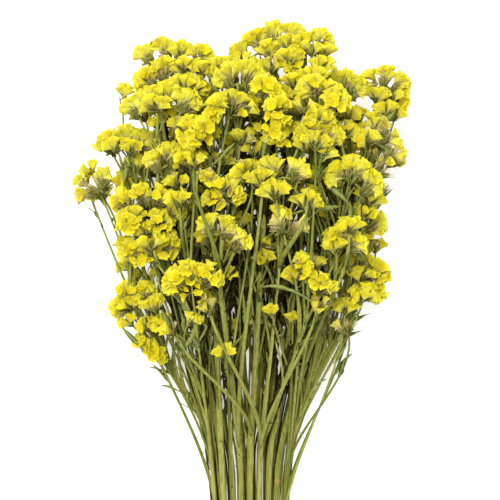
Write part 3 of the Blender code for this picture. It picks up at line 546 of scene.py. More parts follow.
# What each floret is made of, in millimetres and shares. A pair is a lowest and a highest value, or, for
# tone, a mean and a spread. A bract's three values are its share of the length, its breadth and its stray.
floret = {
    "size": (0.76, 1.2),
    "fold": (0.35, 0.9),
    "tone": (0.3, 0.22),
    "witherShare": 0.01,
    "witherBare": 0.3,
    "withered": (0.5, 1),
    "fresh": (0, 0.1),
    "lost": 0.1,
    "axisStray": 0.09,
    "bracts": ((0.62, 1.0, 1.6), (0.82, 0.58, 2.0)),
    "bractLength": (0.85, 1.08),
    "bractWidth": (2.8, 4.3),
    "bractThickness": 0.4,
    "bractShort": 3.0,
    "bractCurl": 0.06,
    "bractKeel": 0.5,
    "bractProfile": (0.35, 0.85, 1.0, 0.7, 0.08),
    "footStray": 0.8,
    "bristles": 5,
    "bristleFrom": (0.12, 0.5),
    "bristleLength": (7.0, 11.0),
    "bristleRoom": 0.95,
    "bristleWidth": 0.75,
    "bristleThickness": 0.45,
    "bristleStray": 0.17,
    "bristleCurl": 0.08,
    "bristleProfile": (0.9, 0.25),
}


# For each floret, whose rim lies at one point and whose stalk starts at another: the calyx itself, a
# broad bract below it, a narrow one that reaches further, and a few thin bristles between them.
def dressFlorets(rim, axis, foot, dice, small=1.0, bare=0.0):
    count = len(rim)
    size = dice.uniform(*floret["size"], count) * small
    tone = np.clip(dice.normal(*floret["tone"], count), 0, 1)
    withered = dice.random(count) < floret["witherShare"] + floret["witherBare"] * bare
    dead = np.where(withered, dice.uniform(*floret["withered"], count), dice.uniform(*floret["fresh"], count))
    kept = dice.random(count) >= bare + floret["lost"]
    kept[0] = True
    calyxAxis = unit(axis + dice.normal(0, floret["axisStray"], axis.shape))
    fold = dice.uniform(*floret["fold"], kept.sum())
    made = [(calyces(rim[kept], calyxAxis[kept], size[kept], fold, tone[kept], dead[kept], dice), paper)]
    green = []
    for share, broad, spread in floret["bracts"]:
        start = foot + dice.normal(0, floret["footStray"], foot.shape)
        way = rim - floret["bractShort"] * calyxAxis + dice.normal(0, spread, foot.shape) - start
        long = np.linalg.norm(way, axis=1) * share * dice.uniform(*floret["bractLength"], count)
        width = dice.uniform(*floret["bractWidth"], count) * broad * small
        face = np.cross(way, dice.normal(size=way.shape))
        curl = dice.normal(0, floret["bractCurl"], count)
        shade = dice.uniform(0, 1, count) ** 2
        green.append((blades(start, way, face, long, width, floret["bractThickness"], curl,
                             floret["bractProfile"], shade, keel=floret["bractKeel"]), bractGreen))
    many = floret["bristles"] * count
    pick = np.repeat(np.arange(count), floret["bristles"])
    way = unit(rim - foot)[pick] + dice.normal(0, floret["bristleStray"], (many, 3))
    share = dice.uniform(*floret["bristleFrom"], many)
    start = foot[pick] + (rim - foot)[pick] * share[:, None]
    room = floret["bristleRoom"] * (1 - share) * np.linalg.norm(rim - foot, axis=1)[pick]
    long = np.minimum(dice.uniform(*floret["bristleLength"], many), room) * small
    face = np.cross(way, dice.normal(size=way.shape))
    curl = dice.normal(0, floret["bristleCurl"], many)
    green.append((blades(start, way, face, long, floret["bristleWidth"], floret["bristleThickness"], curl,
                         floret["bristleProfile"], dice.uniform(0, 1, many)), strawTan))
    return made, green


# A comb is a long curled row of florets above its rachis. Angles are in degrees.
comb = {
    "fan": 0.55,
    "depth": 9.5,
    "step": 1.5,
    "pitch": 7.2,
    "lean": (8, 30, 54),
    "leanStray": 0.13,
    "openness": (0.4, 0.015),
    "opensFrom": 10,
    "reach": 10.6,
    "rimSpread": (0.6, 1.06),
    "gather": 0.5,
    "gatherSpread": (0.3, 0.9),
    "footStray": 0.8,
    "stalk": 8.0,
    "gaps": 0.05,
    "tilt": 22,
    "tiltStray": 0.12,
    "placeStray": 0.9,
    "cluster": 16.0,
    "clusterTilt": 25.0,
    "clusterRise": 0.2,
    "crown": 1.08,
    "dip": 0.34,
    "draw": 0.34,
    "endLean": (-50, -17, 17, 50, 0),
    "endTilt": (36, 42, 42, 36, 72),
    "branches": ((0.5, 0.14, 0.86), (0.5,)),
    "branchPitch": 5,
    "branchDown": 14,
    "branchSteps": 14,
    "branchRadius": (1.4, 1.0),
    "rachisRadius": (1.1, 1.0),
}


# Stations along a comb: where it runs, its own direction, the way its florets point and the way across.
def combRow(points, nod, swing, pitch):
    line = smoothPath(points, pitch)
    along = unit(np.gradient(line, axis=0))
    out = line - line.mean(0)
    lean = facing(nod, swing) + comb["fan"] * out / np.linalg.norm(out, axis=1).max()
    up = unit(lean - (lean * along).sum(1, keepdims=True) * along)
    return {"line": line, "along": along, "up": up, "side": np.cross(along, up)}


# The way from a comb's line in to its rachis: mostly away from the florets, partly towards the fork.
def inwards(row, fork):
    return unit(-1.2 * row["up"] + 0.8 * unit(fork - row["line"]))


# How far from the fork a main comb's further branches leave the stem, negative below it.
def branchStart(order):
    return comb["branchPitch"] * order - comb["branchDown"]


# Stations along a comb, with its rachis below it on the side of the fork.
def combStations(points, nod, swing, fork):
    row = combRow(points, nod, swing, comb["step"])
    row["rachis"] = row["line"] + inwards(row, fork) * comb["depth"]
    row["run"] = runAlong(row["line"])
    return row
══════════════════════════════
** Problem requirements **
Reproduce the material exactly, with every line intact.

** Answer to the problem **
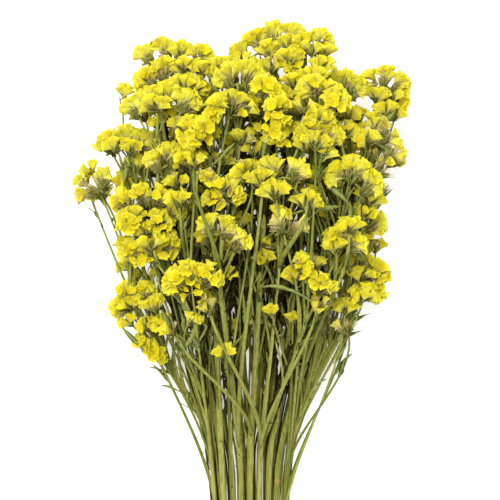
Write part 3 of the Blender code for this picture. It picks up at line 546 of scene.py. More parts follow.
# What each floret is made of, in millimetres and shares. A pair is a lowest and a highest value, or, for
# tone, a mean and a spread. A bract's three values are its share of the length, its breadth and its stray.
floret = {
    "size": (0.76, 1.2),
    "fold": (0.35, 0.9),
    "tone": (0.3, 0.22),
    "witherShare": 0.01,
    "witherBare": 0.3,
    "withered": (0.5, 1),
    "fresh": (0, 0.1),
    "lost": 0.1,
    "axisStray": 0.09,
    "bracts": ((0.62, 1.0, 1.6), (0.82, 0.58, 2.0)),
    "bractLength": (0.85, 1.08),
    "bractWidth": (2.8, 4.3),
    "bractThickness": 0.4,
    "bractShort": 3.0,
    "bractCurl": 0.06,
    "bractKeel": 0.5,
    "bractProfile": (0.35, 0.85, 1.0, 0.7, 0.08),
    "footStray": 0.8,
    "bristles": 5,
    "bristleFrom": (0.12, 0.5),
    "bristleLength": (7.0, 11.0),
    "bristleRoom": 0.95,
    "bristleWidth": 0.75,
    "bristleThickness": 0.45,
    "bristleStray": 0.17,
    "bristleCurl": 0.08,
    "bristleProfile": (0.9, 0.25),
}


# For each floret, whose rim lies at one point and whose stalk starts at another: the calyx itself, a
# broad bract below it, a narrow one that reaches further, and a few thin bristles between them.
def dressFlorets(rim, axis, foot, dice, small=1.0, bare=0.0):
    count = len(rim)
    size = dice.uniform(*floret["size"], count) * small
    tone = np.clip(dice.normal(*floret["tone"], count), 0, 1)
    withered = dice.random(count) < floret["witherShare"] + floret["witherBare"] * bare
    dead = np.where(withered, dice.uniform(*floret["withered"], count), dice.uniform(*floret["fresh"], count))
    kept = dice.random(count) >= bare + floret["lost"]
    kept[0] = True
    calyxAxis = unit(axis + dice.normal(0, floret["axisStray"], axis.shape))
    fold = dice.uniform(*floret["fold"], kept.sum())
    made = [(calyces(rim[kept], calyxAxis[kept], size[kept], fold, tone[kept], dead[kept], dice), paper)]
    green = []
    for share, broad, spread in floret["bracts"]:
        start = foot + dice.normal(0, floret["footStray"], foot.shape)
        way = rim - floret["bractShort"] * calyxAxis + dice.normal(0, spread, foot.shape) - start
        long = np.linalg.norm(way, axis=1) * share * dice.uniform(*floret["bractLength"], count)
        width = dice.uniform(*floret["bractWidth"], count) * broad * small
        face = np.cross(way, dice.normal(size=way.shape))
        curl = dice.normal(0, floret["bractCurl"], count)
        shade = dice.uniform(0, 1, count) ** 2
        green.append((blades(start, way, face, long, width, floret["bractThickness"], curl,
                             floret["bractProfile"], shade, keel=floret["bractKeel"]), bractGreen))
    many = floret["bristles"] * count
    pick = np.repeat(np.arange(count), floret["bristles"])
    way = unit(rim - foot)[pick] + dice.normal(0, floret["bristleStray"], (many, 3))
    share = dice.uniform(*floret["bristleFrom"], many)
    start = foot[pick] + (rim - foot)[pick] * share[:, None]
    room = floret["bristleRoom"] * (1 - share) * np.linalg.norm(rim - foot, axis=1)[pick]
    long = np.minimum(dice.uniform(*floret["bristleLength"], many), room) * small
    face = np.cross(way, dice.normal(size=way.shape))
    curl = dice.normal(0, floret["bristleCurl"], many)
    green.append((blades(start, way, face, long, floret["bristleWidth"], floret["bristleThickness"], curl,
                         floret["bristleProfile"], dice.uniform(0, 1, many)), strawTan))
    return made, green


# A comb is a long curled row of florets above its rachis. Angles are in degrees.
comb = {
    "fan": 0.55,
    "depth": 9.5,
    "step": 1.5,
    "pitch": 7.2,
    "lean": (8, 30, 54),
    "leanStray": 0.13,
    "openness": (0.4, 0.015),
    "opensFrom": 10,
    "reach": 10.6,
    "rimSpread": (0.6, 1.06),
    "gather": 0.5,
    "gatherSpread": (0.3, 0.9),
    "footStray": 0.8,
    "stalk": 8.0,
    "gaps": 0.05,
    "tilt": 22,
    "tiltStray": 0.12,
    "placeStray": 0.9,
    "cluster": 16.0,
    "clusterTilt": 25.0,
    "clusterRise": 0.2,
    "crown": 1.08,
    "dip": 0.34,
    "draw": 0.34,
    "endLean": (-50, -17, 17, 50, 0),
    "endTilt": (36, 42, 42, 36, 72),
    "branches": ((0.5, 0.14, 0.86), (0.5,)),
    "branchPitch": 5,
    "branchDown": 14,
    "branchSteps": 14,
    "branchRadius": (1.4, 1.0),
    "rachisRadius": (1.1, 1.0),
}


# Stations along a comb: where it runs, its own direction, the way its florets point and the way across.
def combRow(points, nod, swing, pitch):
    line = smoothPath(points, pitch)
    along = unit(np.gradient(line, axis=0))
    out = line - line.mean(0)
    lean = facing(nod, swing) + comb["fan"] * out / np.linalg.norm(out, axis=1).max()
    up = unit(lean - (lean * along).sum(1, keepdims=True) * along)
    return {"line": line, "along": along, "up": up, "side": np.cross(along, up)}


# The way from a comb's line in to its rachis: mostly away from the florets, partly towards the fork.
def inwards(row, fork):
    return unit(-1.2 * row["up"] + 0.8 * unit(fork - row["line"]))


# How far from the fork a main comb's further branches leave the stem, negative below it.
def branchStart(order):
    return comb["branchPitch"] * order - comb["branchDown"]


# Stations along a comb, with its rachis below it on the side of the fork.
def combStations(points, nod, swing, fork):
    row = combRow(points, nod, swing, comb["step"])
    row["rachis"] = row["line"] + inwards(row, fork) * comb["depth"]
    row["run"] = runAlong(row["line"])
    return row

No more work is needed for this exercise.